Przeczytaj Człowieka

Wchodzisz do biblioteki. Rejestrujesz się, dostajesz kartę biblioteczną, wybierasz tytuł z księgozbioru. Siadasz i czytasz. Ale nie zwyczajną książkę, a żywego człowieka. Możesz rozmawiać przez 30 minut. Pamiętaj, żeby oddać Książkę w nienaruszonym stanie.
Projekt Żywa Biblioteka funkcjonuje dziś już w ponad 60 krajach na całym świecie. Narodził się prawie 15 lat temu w Danii, kiedy grupa młodych ludzi chciała zareagować na agresję wobec ich przyjaciela. Zaczęli tworzyć akcje antydyskryminacyjne, spośród których Żywa Biblioteka zyskała największą popularność i szybko rozprzestrzeniła się na inne kraje.
Kim są Żywe Książki? Osobami, które, mimo że żyją w naszym społeczeństwie, to często pozostają niewidoczne, odsuwane na bok, wykluczane lub stereotypizowane, są inne. Powodów może być wiele. Kolor skóry, wyznanie, niepełnosprawność, choroba, orientacja seksualna, styl życia… W Żywej Bibliotece to oni są najważniejsi – można usiąść i porozmawiać, zapytać o wszystko, skonfrontować się z własnym myśleniem, własnymi uproszczeniami.
W Łodzi Żywa Biblioteka odbyła się po raz drugi, 16 listopada w Międzynarodowy Dzień Tolerancji, zorganizowana przez Centrum Dialogu im. Marka Edelmana i Fabrykę Równości. Przez sześć godzin odwiedziło nas około dwustu osób. Dwadzieścia cztery Żywe Książki były wypożyczane 328 razy. Łodzianie najchętniej rozmawiali z: Bezdomnym, Byłą Narkomanką, Kibicem, Mamą lesbijki, Muzułmanami, Niewidomym, Osobą Transgenderową, Pogankami, Poliamorystką, Rwandyjką, Wegańską Rodziną, Żydami. Choć właściwie wszystkie Książki cieszyły się zainteresowaniem.
Jest w tym projekcie coś niesamowitego. Czuć dobrą energię, otwartość, autentyczną chęć dialogu. Ciekawość tego, co nieznane. Bo przecież nie zawsze mamy okazję porozmawiać z tak różnymi osobami. Zamykamy się w swoim bezpiecznym, wąskim środowisku.

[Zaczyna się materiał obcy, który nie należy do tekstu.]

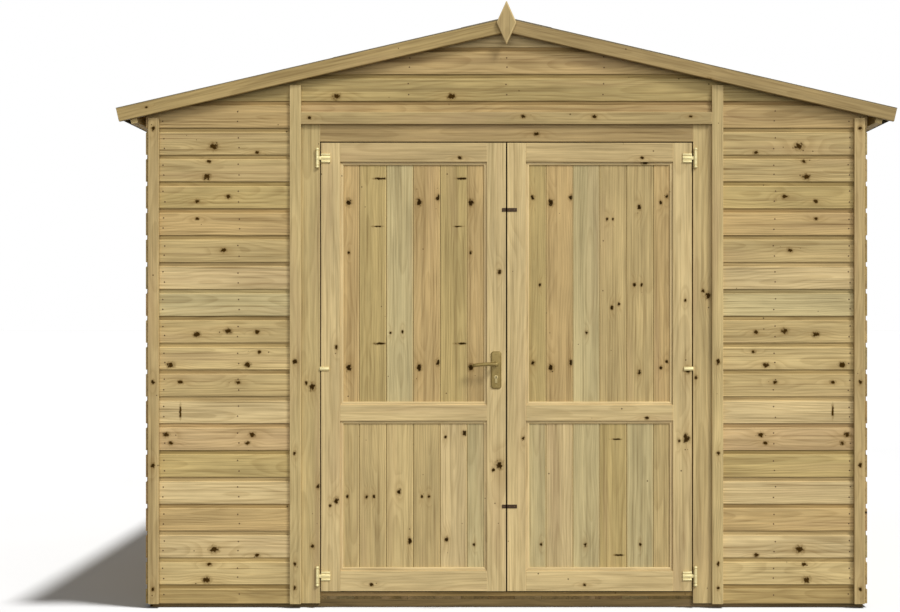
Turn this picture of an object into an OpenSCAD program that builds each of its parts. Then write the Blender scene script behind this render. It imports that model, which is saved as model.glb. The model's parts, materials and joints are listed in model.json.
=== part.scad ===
// Apex garden shed with a pair of hinged doors in the gable end.
// The front faces -Y, +Z is up, and the origin lies on the ground under the middle of the shed.
// All sizes are in millimetres.

/* [Body] */
// Width over the side wall frames
body_w = 2980; // [2400:10:3800]
// Depth over the end wall frames
body_d = 2380; // [1800:10:4200]
// Slope of the roof in degrees
roof_pitch = 13; // [10:0.1:20]
// Height of the side walls above the top of the doors
eaves_rise = 150; // [125:1:260]

/* [Floor] */
// Height of a floor bearer
bearer_h = 32; // [25:1:75]
// Width of a floor bearer
bearer_w = 44; // [34:1:75]
// Number of floor bearers, an odd number
bearer_count = 5; // [3:2:9]
// Thickness of the floor boards
floor_t = 12; // [10:1:22]
// Thickness of the threshold board
sill_t = 18; // [12:1:30]

/* [Walls] */
// Thickness of the shiplap cladding
clad_t = 14; // [10:1:20]
// Height of the cladding's lower edge above the ground
clad_lift = 17; // [5:1:30]
// Depth of the wall frames
frame_t = 44; // [34:1:60]
// Face width of a stud or rail
stud_w = 34; // [28:1:45]
// Studs in each side wall
side_studs = 5; // [3:1:8]

/* [Doors] */
// Width of one door leaf
leaf_w = 770; // [600:0.5:925]
// Height of a door leaf
leaf_h = 1870; // [1500:1:2300]
// Thickness of a door leaf
leaf_t = 38; // [32:1:45]
// Running gap round a leaf
door_gap = 5.5; // [5:0.5:6]
// Width of the stiles
stile_w = 78.5; // [70:0.5:110]
// Height of the top rail
top_rail_h = 79.5; // [70:0.5:120]
// Height of the middle rail
mid_rail_h = 66.4; // [55:0.1:110]
// Height of the bottom rail
bottom_rail_h = 85; // [60:1:120]
// Share of the leaf's height at which the middle rail starts
mid_rail_share = 0.38; // [0.3:0.005:0.5]
// Thickness of the door panel boards
panel_t = 12; // [9:1:14]
// Depth of the panel below the leaf's front face
panel_recess = 16; // [10:1:18]
// Bevel on the back of the meeting stiles
meeting_bevel = 4; // [3:0.5:8]
// Width of the jamb boards
jamb_w = 100; // [75:1:115]
// Height of the head board over the doors
head_h = 96; // [75:1:115]
// Width of the door stops
stop_w = 20; // [12:1:30]

/* [Roof] */
// Thickness of the roof boards
roof_board_t = 16; // [12:1:22]
// Thickness of the roofing felt
felt_t = 3; // [2:0.5:5]
// Depth of the felt turned down over the eaves
felt_turn = 45; // [25:1:60]
// Overhang of the roof past the side wall frames
eaves_over = 128; // [110:1:200]
// Overhang of the roof boards past the end cladding
verge_over = 25; // [23:1:60]
// Depth of a barge board, square to the slope
barge_h = 54.5; // [50:0.5:90]
// Thickness of a barge board
barge_t = 18; // [14:1:25]
// Width of an eaves batten along the slope
batten_w = 28; // [20:1:30]
// Depth of an eaves batten
batten_h = 58; // [34:1:64]
// Distance of an eaves batten from the edge of the roof
batten_inset = 44; // [40:1:50]
// Width of the ridge beam and the purlins
purlin_w = 44; // [34:1:60]
// Depth of the ridge beam and the purlins
purlin_h = 70; // [60:1:100]
// Width of a diamond finial
finial_w = 83; // [50:1:110]
// Height of a diamond finial
finial_h = 183; // [120:1:200]
// Thickness of a finial
finial_t = 18; // [16:1:25]
// Depth of a finial's centre below the top of the ridge
finial_drop = 23; // [10:1:40]

/* [Trim] */
// Width of a cover trim
trim_w = 46; // [38:1:60]
// Height of the trim over the doors
head_trim_h = 50; // [38:1:60]
// Gap between the upright trims and the barge boards
trim_drop = 9; // [2:1:20]
// Width of a corner trim
corner_trim_w = 43; // [38:1:60]
// Thickness of the trims
trim_t = 18; // [14:1:22]

/* [Hinges] */
// Radius of a hinge barrel
barrel_r = 7.2; // [5:0.1:8]
// Length of a hinge barrel without its ball tips
barrel_l = 75; // [60:1:110]
// Length of the middle knuckle, which turns with the door
knuckle_l = 14; // [10:1:26]
// Radius of the hinge pin
pin_r = 3; // [2:0.1:4]
// Radius of a ball tip
ball_r = 8.2; // [6:0.1:9]
// Distance of the hinge axis from the edge of the jamb
hinge_set = 9; // [8:0.5:12]
// Distance of the hinge axis in front of the door face
hinge_proud = 9; // [7.5:0.5:10]
// Length of the ribbed door plate
plate_l = 38; // [30:1:60]
// Height of the ribbed door plate
plate_h = 39; // [30:1:60]
// Thickness of the ribbed door plate
plate_t = 3; // [2:0.5:4]
// Radius of the plate's three ribs
rib_r = 4.5; // [3:0.1:5]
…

Żywa Biblioteka przyciąga. Nagle znajdują się wokół osoby, które chcą pomóc – dać jedzenie, udostępnić przestrzeń na wieczorne spotkanie dla uczestników, dołączyć do poszukiwań tytułów, promować pomysł pomiędzy swoimi znajomymi. Wśród czytelników są tacy, którzy zostają na cały dzień i żałują, że przeprowadzili „tylko” osiem rozmów, a przecież zostało jeszcze tyle ciekawych Książek… Niektórzy rozmawiają o kulturze i filozofii, inni o sprawach zupełnie codziennych. Są pytania, które zaskakują. Na przykład takie, zadane Pastorowi przez kilkuletnią dziewczynkę: „Czy Pan Bóg je kamienie?”.
Oczywiście, wokół idei Żywej Biblioteki pojawiają się też dylematy. Sama, jako organizatorka, zastanawiam się, czy trafia ona faktycznie do tych, którzy najbardziej tego potrzebują. Czy może jest tak, że w bezpiecznej przestrzeni utwierdzamy się tylko w swojej otwartości?
Z drugiej strony, niech podniesie rękę ten, kogo umysł jest wolny od wszelkich stereotypów. Kto nigdy nie pomyślał, po raz kolejny poproszony o złotówkę przez osobę na ulicy: „Idź do pracy”. Może po rozmowie z nim, bezdomnym, zastanowisz się kilka razy, zanim rzucisz wrogie spojrzenie i pójdziesz dalej do domu. Może pomyślisz, że jesteś szczęściarzem, bo masz dom. To już coś.
Bycie czytelnikiem, zainicjowanie szczerej rozmowy z obcym człowiekiem, wymaga odwagi. Odważna musi być też druga strona – Książka – mówiąca o tym, co osobiste, często bolesne. Być może ta rozmowa da obojgu coś, czym będą chcieli podzielić się z innymi. Dialog zostaje wprawiony w ruch, wykracza poza cztery ściany, dociera do kolejnych osób.
Wierzę w Żywą Bibliotekę. Jeśli czytacie to ze sceptycyzmem, myślicie: „niepoprawna idealistka”, przyjdźcie na kolejne edycje. Podejmijcie wyzwanie. Nie mówię, że skończy się to rewolucją. Ale może poznacie nowego, inspirującego człowieka, na którego gdzie indziej byście nie wpadli. To bardzo dużo.